### EXERCISE
Gather every line below where "import" appears.

### DATA PROVIDED
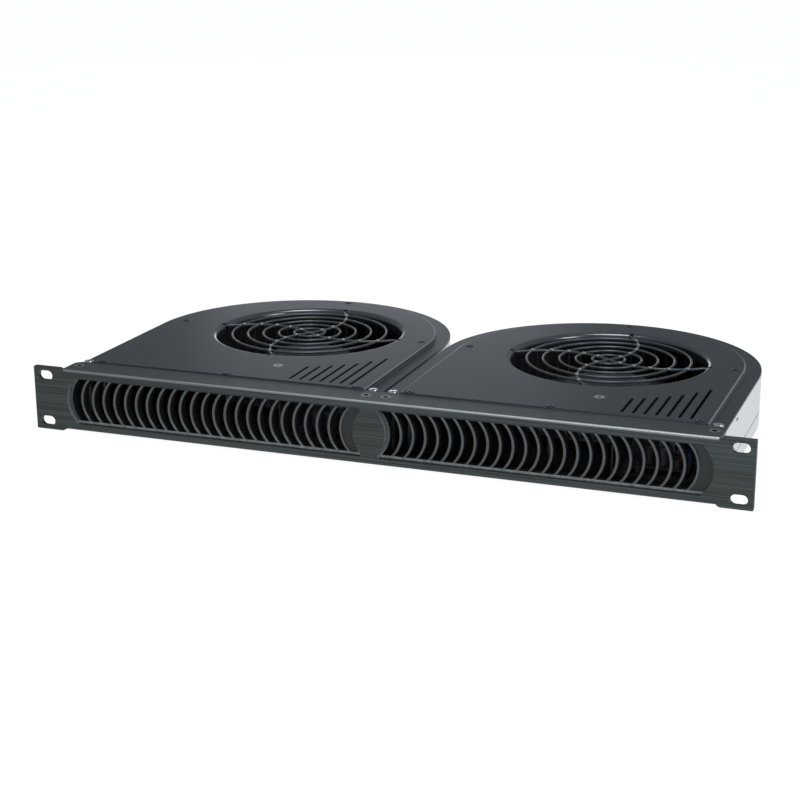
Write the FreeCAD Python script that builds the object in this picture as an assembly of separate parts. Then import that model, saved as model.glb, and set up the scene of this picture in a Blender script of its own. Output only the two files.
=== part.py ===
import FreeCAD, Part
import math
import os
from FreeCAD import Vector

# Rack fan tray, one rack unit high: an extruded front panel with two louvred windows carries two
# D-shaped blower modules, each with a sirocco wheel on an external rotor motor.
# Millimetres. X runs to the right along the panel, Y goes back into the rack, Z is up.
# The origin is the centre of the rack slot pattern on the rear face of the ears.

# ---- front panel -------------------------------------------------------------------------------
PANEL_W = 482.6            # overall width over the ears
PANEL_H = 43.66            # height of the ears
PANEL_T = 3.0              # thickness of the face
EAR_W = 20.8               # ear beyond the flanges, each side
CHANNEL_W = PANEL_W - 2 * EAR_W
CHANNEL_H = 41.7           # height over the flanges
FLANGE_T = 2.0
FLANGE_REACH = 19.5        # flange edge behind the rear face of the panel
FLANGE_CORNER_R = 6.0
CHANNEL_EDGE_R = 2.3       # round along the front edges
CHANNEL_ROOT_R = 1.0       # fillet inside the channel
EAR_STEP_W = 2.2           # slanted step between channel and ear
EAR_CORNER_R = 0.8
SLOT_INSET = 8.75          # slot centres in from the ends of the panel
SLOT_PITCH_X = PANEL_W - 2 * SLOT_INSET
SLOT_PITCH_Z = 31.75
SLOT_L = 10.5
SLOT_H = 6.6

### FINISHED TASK
Write the FreeCAD Python script that builds the object in this picture as an assembly of separate parts. Then import that model, saved as model.glb, and set up the scene of this picture in a Blender script of its own. Output only the two files.
import FreeCAD, Part
import math
import os
from FreeCAD import Vector